Winning en produktie. Ca. 60 % van de wereldzinkwinning geschiedt uit afzettingen die zink en lood bevatten. Afzettingen van overwegend zinkertsen leveren ca. 25 % van de wereldproduktie, zinkkoperafzettingen leveren ca. 10 % en afzettingen die overwegend looderts bevatten ca. 5 % van de zinkproduktie. De wereldmijnbouwproduktie bedroeg in 1978 6,41 mln. t,waarvan Canada 19,4 %, de USSR 16,21 %, Peru 7,14 %, de VS 5,26 %, Japan 4,29 % en Mexico 3,82 % produceerden.

De bereiding van zink uit het belangrijkste erts zinkblende geschiedt door eerst het zinkgehalte van het erts door concentratie te verhogen en vervolgens het concentraat te roosten, waarbij het zinksulfide wordt omgezet in zinkoxide. Het ruwe zinkoxide bevattende materiaal kan op twee manieren worden opgewerkt: hydrometallurgisch, waarbij het materiaal met zwavelzuur wordt uitgeloogd en het zink op aluminiumkathoden wordt neergeslagen; pyrometallurgisch in een hoogoven, waarin reductie plaatsvindt en het zink bij 1000 °C in dampvorm met het schoorsteengas ontwijkt en in een condensatieapparaat uit het gas als vloeistof wordt gewonnen.
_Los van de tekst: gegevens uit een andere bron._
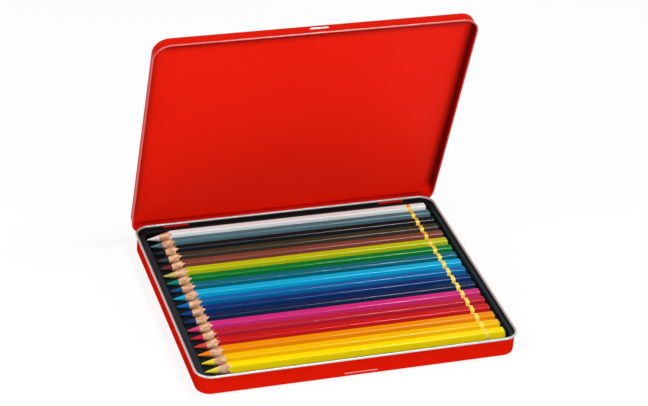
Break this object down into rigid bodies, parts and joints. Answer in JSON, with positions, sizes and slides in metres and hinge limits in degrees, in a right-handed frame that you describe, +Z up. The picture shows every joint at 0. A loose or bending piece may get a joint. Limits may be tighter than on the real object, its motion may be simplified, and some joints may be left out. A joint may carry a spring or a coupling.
{
  "type": "pencil tin",
  "caption": "Flat lacquered tin with a hinged lid, holding a row of hexagonal colour pencils in a black insert.",
  "frame": {"origin": "centre of the pan's underside", "axes": "+X along the pencils towards their dipped ends, +Y towards the hinge, +Z up; the lid stands open at the hinge side"},
  "size_m": [0.1924, 0.1609, 0.1596],
  "materials": {
    "tinplate": "bare tinplate inside and on the rolled rim, red lacquer outside",
    "red_lacquer": "semi-gloss red lacquer on tinplate, inside and outside",
    "insert": "vacuum-formed black plastic, satin",
    "casing_white": "cedar with white gloss lacquer, gold ring near the dipped end, bare wood at the cone",
    "lead_white": "white pigmented lead, waxy",
    "casing_slate": "cedar with slate gloss lacquer, gold ring near the dipped end, bare wood at the cone",
    "lead_slate": "slate pigmented lead, waxy",
    "casing_black": "cedar with black gloss lacquer, gold ring near the dipped end, bare wood at the cone",
    "lead_black": "black pigmented lead, waxy",
    "casing_sepia": "cedar with sepia gloss lacquer, gold ring near the dipped end, bare wood at the cone",
    "lead_sepia": "sepia pigmented lead, waxy",
    "casing_russet": "cedar with russet gloss lacquer, gold ring near the dipped end, bare wood at the cone",
    "lead_russet": "russet pigmented lead, waxy",
    "casing_lime": "cedar with lime gloss lacquer, gold ring near the dipped end, bare wood at the cone",
    "lead_lime": "lime pigmented lead, waxy",
    "casing_green": "cedar with green gloss lacquer, gold ring near the dipped end, bare wood at the cone",
    "lead_green": "green pigmented lead, waxy",
    "casing_teal": "cedar with teal gloss lacquer, gold ring near the dipped end, bare wood at the cone",
    "lead_teal": "teal pigmented lead, waxy",
    "casing_cyan": "cedar with cyan gloss lacquer, gold ring near the dipped end, bare wood at the cone",
    "lead_cyan": "cyan pigmented lead, waxy",
    "casing_azure": "cedar with azure gloss lacquer, gold ring near the dipped end, bare wood at the cone",
    "lead_azure": "azure pigmented lead, waxy",
    "casing_cobalt": "cedar with cobalt gloss lacquer, gold ring near the dipped end, bare wood at the cone",
    "lead_cobalt": "cobalt pigmented lead, waxy",
    "casing_navy": "cedar with navy gloss lacquer, gold ring near the dipped end, bare wood at the cone",
    "lead_navy": "navy pigmented lead, waxy",
    "casing_magenta": "cedar with magenta gloss lacquer, gold ring near the dipped end, bare wood at the cone",
    "lead_magenta": "magenta pigmented lead, waxy",
    "casing_crimson": "cedar with crimson gloss lacquer, gold ring near the dipped end, bare wood at the cone",
    "lead_crimson": "crimson pigmented lead, waxy",
    "casing_red": "cedar with red gloss lacquer, gold ring near the dipped end, bare wood at the cone",
    "lead_red": "red pigmented lead, waxy",
    "casing_orange": "cedar with orange gloss lacquer, gold ring near the dipped end, bare wood at the cone",
    "lead_orange": "orange pigmented lead, waxy",
    "casing_golden": "cedar with golden gloss lacquer, gold ring near the dipped end, bare wood at the cone",
    "lead_golden": "golden pigmented lead, waxy",
    "casing_yellow": "cedar with yellow gloss lacquer, gold ring near the dipped end, bare wood at the cone",
    "lead_yellow": "yellow pigmented lead, waxy"
  },
  "bodies": {
    "base": {"pan": "tinplate", "insert_tray": "insert"},
    "lid": {"lid": "red_lacquer"},
    "pencil_white": {"casing_white": "casing_white", "lead_white": "lead_white"},
    "pencil_slate": {"casing_slate": "casing_slate", "lead_slate": "lead_slate"},
    "pencil_black": {"casing_black": "casing_black", "lead_black": "lead_black"},
    "pencil_sepia": {"casing_sepia": "casing_sepia", "lead_sepia": "lead_sepia"},
    "pencil_russet": {"casing_russet": "casing_russet", "lead_russet": "lead_russet"},
    "pencil_lime": {"casing_lime": "casing_lime", "lead_lime": "lead_lime"},
    "pencil_green": {"casing_green": "casing_green", "lead_green": "lead_green"},
    "pencil_teal": {"casing_teal": "casing_teal", "lead_teal": "lead_teal"},
    "pencil_cyan": {"casing_cyan": "casing_cyan", "lead_cyan": "lead_cyan"},
    "pencil_azure": {"casing_azure": "casing_azure", "lead_azure": "lead_azure"},
    "pencil_cobalt": {"casing_cobalt": "casing_cobalt", "lead_cobalt": "lead_cobalt"},
    "pencil_navy": {"casing_navy": "casing_navy", "lead_navy": "lead_navy"},
    "pencil_magenta": {"casing_magenta": "casing_magenta", "lead_magenta": "lead_magenta"},
    "pencil_crimson": {"casing_crimson": "casing_crimson", "lead_crimson": "lead_crimson"},
    "pencil_red": {"casing_red": "casing_red", "lead_red": "lead_red"},
    "pencil_orange": {"casing_orange": "casing_orange", "lead_orange": "lead_orange"},
    "pencil_golden": {"casing_golden": "casing_golden", "lead_golden": "lead_golden"},
    "pencil_yellow": {"casing_yellow": "casing_yellow", "lead_yellow": "lead_yellow"}
  },
  "joints": [
    {"name": "lid_hinge", "type": "hinge", "parent": "base", "child": "lid", "pos_m": [0, 0.07843, 0.008], "axis": [-1, 0, 0], "range_deg": [-74, 16]},
    {"name": "lift_white", "type": "slide", "parent": "base", "child": "pencil_white", "axis": [0, 0, 1], "range_m": [0, 0.03]},
    {"name": "lift_slate", "type": "slide", "parent": "base", "child": "pencil_slate", "axis": [0, 0, 1], "range_m": [0, 0.03]},
    {"name": "lift_black", "type": "slide", "parent": "base", "child": "pencil_black", "axis": [0, 0, 1], "range_m": [0, 0.03]},
    {"name": "lift_sepia", "type": "slide", "parent": "base", "child": "pencil_sepia", "axis": [0, 0, 1], "range_m": [0, 0.03]},
    {"name": "lift_russet", "type": "slide", "parent": "base", "child": "pencil_russet", "axis": [0, 0, 1], "range_m": [0, 0.03]},
    {"name": "lift_lime", "type": "slide", "parent": "base", "child": "pencil_lime", "axis": [0, 0, 1], "range_m": [0, 0.03]},
    {"name": "lift_green", "type": "slide", "parent": "base", "child": "pencil_green", "axis": [0, 0, 1], "range_m": [0, 0.03]},
    {"name": "lift_teal", "type": "slide", "parent": "base", "child": "pencil_teal", "axis": [0, 0, 1], "range_m": [0, 0.03]},
    {"name": "lift_cyan", "type": "slide", "parent": "base", "child": "pencil_cyan", "axis": [0, 0, 1], "range_m": [0, 0.03]},
    {"name": "lift_azure", "type": "slide", "parent": "base", "child": "pencil_azure", "axis": [0, 0, 1], "range_m": [0, 0.03]},
    {"name": "lift_cobalt", "type": "slide", "parent": "base", "child": "pencil_cobalt", "axis": [0, 0, 1], "range_m": [0, 0.03]},
    {"name": "lift_navy", "type": "slide", "parent": "base", "child": "pencil_navy", "axis": [0, 0, 1], "range_m": [0, 0.03]},
    {"name": "lift_magenta", "type": "slide", "parent": "base", "child": "pencil_magenta", "axis": [0, 0, 1], "range_m": [0, 0.03]},
    {"name": "lift_crimson", "type": "slide", "parent": "base", "child": "pencil_crimson", "axis": [0, 0, 1], "range_m": [0, 0.03]},
    {"name": "lift_red", "type": "slide", "parent": "base", "child": "pencil_red", "axis": [0, 0, 1], "range_m": [0, 0.03]},
    {"name": "lift_orange", "type": "slide", "parent": "base", "child": "pencil_orange", "axis": [0, 0, 1], "range_m": [0, 0.03]},
    {"name": "lift_golden", "type": "slide", "parent": "base", "child": "pencil_golden", "axis": [0, 0, 1], "range_m": [0, 0.03]},
    {"name": "lift_yellow", "type": "slide", "parent": "base", "child": "pencil_yellow", "axis": [0, 0, 1], "range_m": [0, 0.03]}
  ]
}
In 1978 bedroeg de wereldhoogovenproduktie van zink 6,03 mln. t, het verbruik van ruwe zink 6,2 mln. t en de hoeveelheid uit afvalstoffen teruggewonnen zink (in de vorm van zinkmetaal, legeringen enz.) 919 000 t.

Toepassingen. Zink is voor wat de hoeveelheid betreft na aluminium en koper het belangrijkste nonferrometaal. Meer dan de helft van de zinkproduktie dient voor het galvaniseren (verzinken) van ijzer ter bescherming tegen corrosie. Zink wordt verder toegepast voor dakbedekking, vaten, drukvormen (clichés), precisiegietstukken (b.v. stuursloten van auto’s) en als krachtig reductiemiddel in laboratorium en techniek. Zink is bestanddeel van vele alliages, o.a. messing. Veel zink wordt ook gebruikt in de vorm van zinkverbindingen, o.a. voor het impregneren van hout, in de katoendrukkerij en als verfstof (zinkwit).
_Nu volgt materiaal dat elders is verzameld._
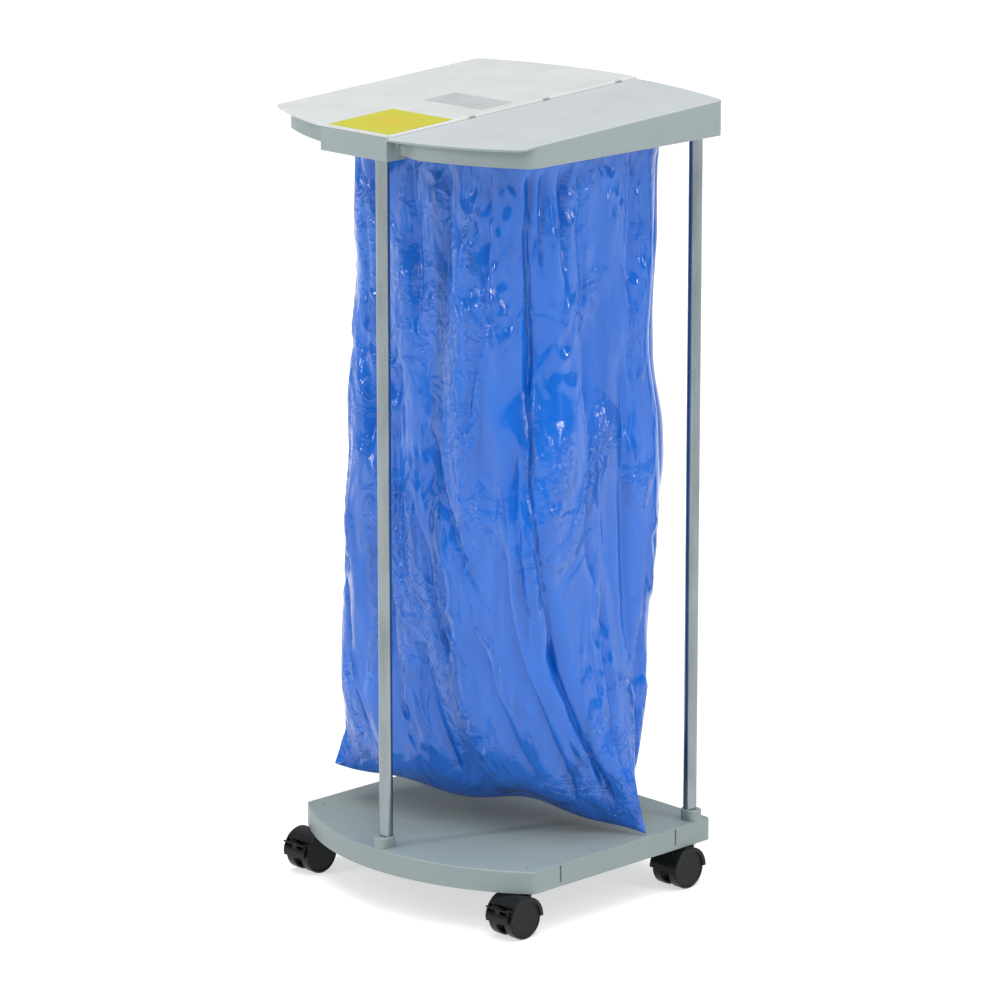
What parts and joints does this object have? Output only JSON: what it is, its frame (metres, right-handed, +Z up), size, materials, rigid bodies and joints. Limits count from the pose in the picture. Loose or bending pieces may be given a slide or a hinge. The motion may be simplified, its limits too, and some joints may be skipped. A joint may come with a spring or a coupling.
{
  "type": "refuse bag stand",
  "caption": "Mobile stand for a hanging plastic refuse bag: castor base, chromed tubes and a sloping top with a hinged lid flap over the bag's mouth.",
  "frame": {"origin": "centre of the object's bounding box in plan, on the floor under the wheels", "axes": "+Z up; -Y is the bowed front with the single tube; +X is the fixed deck's side, and the lid lifts on the -X side"},
  "size_m": [0.402, 0.4064, 0.9452],
  "materials": {
    "grey_plastic": "fine-grained injection moulding",
    "light_plastic": "fine-grained injection moulding",
    "chrome": "bright chromed tube",
    "bag_film": "glossy crinkled polyethylene film",
    "rubber": "elastic band",
    "yellow_plate": "satin inlay",
    "label": "printed dot pattern",
    "insert_plastic": "moulded nylon",
    "black_plastic": "satin black moulding",
    "wheel_plastic": "satin black wheel",
    "steel": "zinc-plated"
  },
  "bodies": {
    "stand": {"base_tray": "grey_plastic", "tube_front": "chrome", "tube_rear_left": "chrome", "tube_rear_right": "chrome", "front_tube_plug": "insert_plastic", "tube_head_plugs": "insert_plastic", "rear_castor_sockets": "insert_plastic", "front_castor_sockets": "insert_plastic", "front_tube_screw": "steel", "front_tube_washer": "steel", "tube_head_screws": "steel", "top_frame": "grey_plastic", "bag_collar": "grey_plastic", "collar_screws": "steel", "bag_band": "rubber", "refuse_bag": "bag_film", "castor_grip_rings": "steel", "castor_stem_front_left": "steel", "castor_stem_front_right": "steel", "castor_stem_rear_left": "steel", "castor_stem_rear_right": "steel"},
    "lid": {"lid_flap": "light_plastic", "lid_hinge_rod": "steel", "colour_plate": "yellow_plate", "label_plate": "label"},
    "castor_front_left": {"castor_hood_front_left": "black_plastic", "castor_axle_front_left": "steel"},
    "wheel_front_left_left": {"castor_wheel_front_left_left": "wheel_plastic"},
    "wheel_front_left_right": {"castor_wheel_front_left_right": "wheel_plastic"},
    "brake_front_left": {"brake_lever_front_left": "black_plastic"},
    "castor_front_right": {"castor_hood_front_right": "black_plastic", "castor_axle_front_right": "steel"},
    "wheel_front_right_left": {"castor_wheel_front_right_left": "wheel_plastic"},
    "wheel_front_right_right": {"castor_wheel_front_right_right": "wheel_plastic"},
    "brake_front_right": {"brake_lever_front_right": "black_plastic"},
    "castor_rear_left": {"castor_hood_rear_left": "black_plastic", "castor_axle_rear_left": "steel"},
    "wheel_rear_left_left": {"castor_wheel_rear_left_left": "wheel_plastic"},
    "wheel_rear_left_right": {"castor_wheel_rear_left_right": "wheel_plastic"},
    "castor_rear_right": {"castor_hood_rear_right": "black_plastic", "castor_axle_rear_right": "steel"},
    "wheel_rear_right_left": {"castor_wheel_rear_right_left": "wheel_plastic"},
    "wheel_rear_right_right": {"castor_wheel_rear_right_right": "wheel_plastic"}
  },
  "joints": [
    {"name": "lid_hinge", "type": "hinge", "parent": "stand", "child": "lid", "pos_m": [0.031, 0.00002, 0.9316], "axis": [0, 0.9986, 0.0523], "range_deg": [0, 105]},
    {"name": "swivel_front_left", "type": "hinge", "parent": "stand", "child": "castor_front_left", "pos_m": [-0.172, -0.117, 0.0505], "axis": [0, 0, 1], "continuous": true},
    {"name": "roll_front_left_left", "type": "hinge", "parent": "castor_front_left", "child": "wheel_front_left_left", "pos_m": [-0.172, -0.137, 0.024], "axis": [1, 0, 0], "continuous": true},
    {"name": "roll_front_left_right", "type": "hinge", "parent": "castor_front_left", "child": "wheel_front_left_right", "pos_m": [-0.172, -0.137, 0.024], "axis": [1, 0, 0], "continuous": true},
    {"name": "brake_front_left", "type": "hinge", "parent": "castor_front_left", "child": "brake_front_left", "pos_m": [-0.172, -0.151, 0.036], "axis": [1, 0, 0], "range_deg": [0, 8]},
    {"name": "swivel_front_right", "type": "hinge", "parent": "stand", "child": "castor_front_right", "pos_m": [0.172, -0.117, 0.0505], "axis": [0, 0, 1], "continuous": true},
    {"name": "roll_front_right_left", "type": "hinge", "parent": "castor_front_right", "child": "wheel_front_right_left", "pos_m": [0.172, -0.137, 0.024], "axis": [1, 0, 0], "continuous": true},
    {"name": "roll_front_right_right", "type": "hinge", "parent": "castor_front_right", "child": "wheel_front_right_right", "pos_m": [0.172, -0.137, 0.024], "axis": [1, 0, 0], "continuous": true},
    {"name": "brake_front_right", "type": "hinge", "parent": "castor_front_right", "child": "brake_front_right", "pos_m": [0.172, -0.151, 0.036], "axis": [1, 0, 0], "range_deg": [0, 8]},
    {"name": "swivel_rear_left", "type": "hinge", "parent": "stand", "child": "castor_rear_left", "pos_m": [-0.177, 0.1515, 0.0505], "axis": [0, 0, 1], "continuous": true},
    {"name": "roll_rear_left_left", "type": "hinge", "parent": "castor_rear_left", "child": "wheel_rear_left_left", "pos_m": [-0.177, 0.1315, 0.024], "axis": [1, 0, 0], "continuous": true},
    {"name": "roll_rear_left_right", "type": "hinge", "parent": "castor_rear_left", "child": "wheel_rear_left_right", "pos_m": [-0.177, 0.1315, 0.024], "axis": [1, 0, 0], "continuous": true},
    {"name": "swivel_rear_right", "type": "hinge", "parent": "stand", "child": "castor_rear_right", "pos_m": [0.177, 0.1515, 0.0505], "axis": [0, 0, 1], "continuous": true},
    {"name": "roll_rear_right_left", "type": "hinge", "parent": "castor_rear_right", "child": "wheel_rear_right_left", "pos_m": [0.177, 0.1315, 0.024], "axis": [1, 0, 0], "continuous": true},
    {"name": "roll_rear_right_right", "type": "hinge", "parent": "castor_rear_right", "child": "wheel_rear_right_right", "pos_m": [0.177, 0.1315, 0.024], "axis": [1, 0, 0], "continuous": true}
  ]
}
Landbouw. Zink is voor plant en dier een onmisbaar ➝ sporenelement. Zinkgebrek is in Nederland en België nog niet waargenomen bij akkerbouwgewassen, maar komt in de fruitteelt soms voor op fosfaatrijke oude cultuurgronden. De symptomen van zinkgebrek zijn een geremde groei van de scheuten, waardoor de bladeren dicht opeen zitten (rozetvormig), en onvoldoende vorming van bladgroen. Zinkovermaat wordt aangetroffen op enkele percelen in Noord-Brabant en Limburg, die vroeger bevloeid werden met verontreinigd rivierwater (in het Geuldal groeit hierdoor o.a. het zgn. zinkviooltje). Ook neerslag van zinkhoudend stof uit industriële rookgassen kan leiden tot zinkvergiftiging bij gewassen. Hierbij treedt een sterke groeiremming op, terwijl de planten symptomen vertonen die aan ijzerof mangaangebrek doen denken.